Чтобы зацепиться, нужна шероховатость. Вот почему разведка русского Генштаба планировала свои операции так, чтоб ни сучка, ни задоринки. Её агенты научались ловить на лету шутки, делать комплименты и окружать себя людьми, способными к серьёзному содействию.

Николай Павлович тоже встал и, хорошо помня о том, что каждому секретному агенту при решении поставленной задачи приходится не только ломать голову, но и жизнью своей рисковать, крепко пожал полковнику руку.

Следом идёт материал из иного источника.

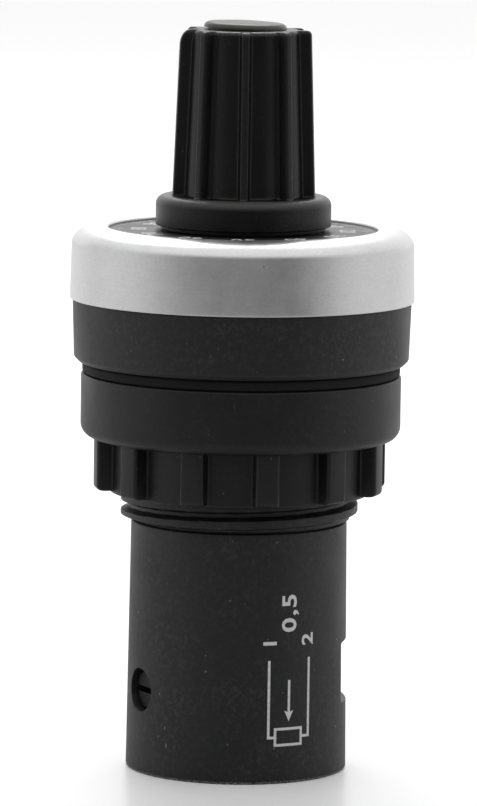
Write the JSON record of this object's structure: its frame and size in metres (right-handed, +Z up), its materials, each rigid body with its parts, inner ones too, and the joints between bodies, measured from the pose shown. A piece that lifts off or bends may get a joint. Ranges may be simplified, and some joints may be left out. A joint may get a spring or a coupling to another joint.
{
  "type": "rotary potentiometer",
  "caption": "Panel-mount rotary potentiometer: fluted knob over a dial in a metal bezel, threaded sleeve with gasket and ribbed nut, round housing with screw terminals.",
  "frame": {"origin": "centre of the housing's foot, on the surface it stands on", "axes": "+Z up along the knob's axis, -Y is the front with the printed symbol, +X is the side with the latch window"},
  "size_m": [0.03, 0.03, 0.0654],
  "materials": {
    "knob_black": "fine satin",
    "cap_grey": "satin",
    "body_black": "fine matt",
    "insert_black": "matt",
    "rotor_cream": "satin",
    "board_brown": "satin",
    "track_carbon": "satin",
    "wire_skin": "smooth",
    "gasket_rubber": "matt",
    "bezel_metal": "satin",
    "dial_metal": "printed",
    "brass": "turned",
    "steel": "zinc plated"
  },
  "bodies": {
    "base": {"barrel": "body_black", "bezel": "bezel_metal", "dial_plate": "dial_metal", "pot_bushing": "brass", "pot_washer": "steel", "pot_nut": "steel", "track_wafer": "board_brown", "resistive_track": "track_carbon", "collector_ring": "steel", "pot_cover": "steel", "pot_tag_1": "steel", "pot_tag_2": "steel", "pot_tag_3": "steel", "lead_1": "wire_skin", "lead_2": "wire_skin", "lead_3": "wire_skin", "terminal_base": "insert_black", "terminal_1": "brass", "terminal_2": "brass", "terminal_3": "brass"},
    "rotor": {"knob": "knob_black", "knob_cap": "cap_grey", "knob_collet": "brass", "collet_nut": "steel", "pot_shaft": "brass", "shaft_clip": "steel", "pot_rotor": "rotor_cream", "wiper_contact": "brass"},
    "gasket": {"panel_gasket": "gasket_rubber"},
    "nut": {"lock_nut": "body_black"},
    "plate_1": {"clamp_plate_1": "steel"},
    "plate_2": {"clamp_plate_2": "steel"},
    "plate_3": {"clamp_plate_3": "steel"},
    "screw_1": {"terminal_screw_1": "steel"},
    "screw_2": {"terminal_screw_2": "steel"},
    "screw_3": {"terminal_screw_3": "steel"}
  },
  "joints": [
    {"name": "knob_turn", "type": "hinge", "parent": "base", "child": "rotor", "pos_m": [0, 0, 0.0476], "axis": [0, 0, 1], "range_deg": [-150, 150]},
    {"name": "gasket_slide", "type": "slide", "parent": "base", "child": "gasket", "axis": [0, 0, -1], "range_m": [0, 0.006]},
    {"name": "nut_turn", "type": "hinge", "parent": "gasket", "child": "nut", "pos_m": [0, 0, 0.03], "axis": [0, 0, -1], "range_deg": [0, 1440]},
    {"name": "plate_slide_1", "type": "slide", "parent": "base", "child": "plate_1", "axis": [0.8829, 0.4695, 0], "range_m": [0, 0.0018]},
    {"name": "screw_turn_1", "type": "hinge", "parent": "plate_1", "child": "screw_1", "pos_m": [-0.006, -0.00319, 0.0073], "axis": [0.8829, 0.4695, 0], "range_deg": [0, 1296]},
    {"name": "plate_slide_2", "type": "slide", "parent": "base", "child": "plate_2", "axis": [0.4695, -0.8829, 0], "range_m": [0, 0.0018]},
    {"name": "screw_turn_2", "type": "hinge", "parent": "plate_2", "child": "screw_2", "pos_m": [-0.00319, 0.006, 0.0073], "axis": [0.4695, -0.8829, 0], "range_deg": [0, 1296]},
    {"name": "plate_slide_3", "type": "slide", "parent": "base", "child": "plate_3", "axis": [-0.8387, -0.5446, 0], "range_m": [0, 0.0018]},
    {"name": "screw_turn_3", "type": "hinge", "parent": "plate_3", "child": "screw_3", "pos_m": [0.0057, 0.0037, 0.0073], "axis": [-0.8387, -0.5446, 0], "range_deg": [0, 1296]}
  ],
  "couplings": [
    {"joint": "gasket_slide", "follows": "nut_turn", "m_per_rad": 0.00023873},
    {"joint": "screw_turn_1", "follows": "plate_slide_1", "rad_per_m": 12566},
    {"joint": "screw_turn_2", "follows": "plate_slide_2", "rad_per_m": 12566},
    {"joint": "screw_turn_3", "follows": "plate_slide_3", "rad_per_m": 12566}
  ]
}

– Скорой награды не обещаю, но представление о присвоении вам генеральского чина уже мною составлено. Будь моя воля, я бы с вашим производством не тянул. И орден вручил бы в придачу. К сожалению, у нас наград дожидаются, а не заслуживают.

Игнатьеву хотелось узнать детали проведённой операции, но поскольку разглашение секретов военной разведки приравнивается к государственной измене и, соответственно, строго карается, он неожиданно, по-русски, троекратно расцеловал своего атташе. Любой агент – «зерно разведки», а профессиональный, то есть особо удачливый, умеющий работать в условиях повышенной опасности и тех обидных обстоятельств, которые носят характер загадочных, не простое зерно – золотое! Таким золотым зерном был полковник Франкини.

Виктор Антонович хотел что-то сказать, но промолчал. Да и что можно сказать в ответ на лестные слова начальства? Разве что мысленно произнести: «Я вижу смысл моей работы в том, чтоб дело сделать, а не награду получить, хоть и она не лишняя, конечно».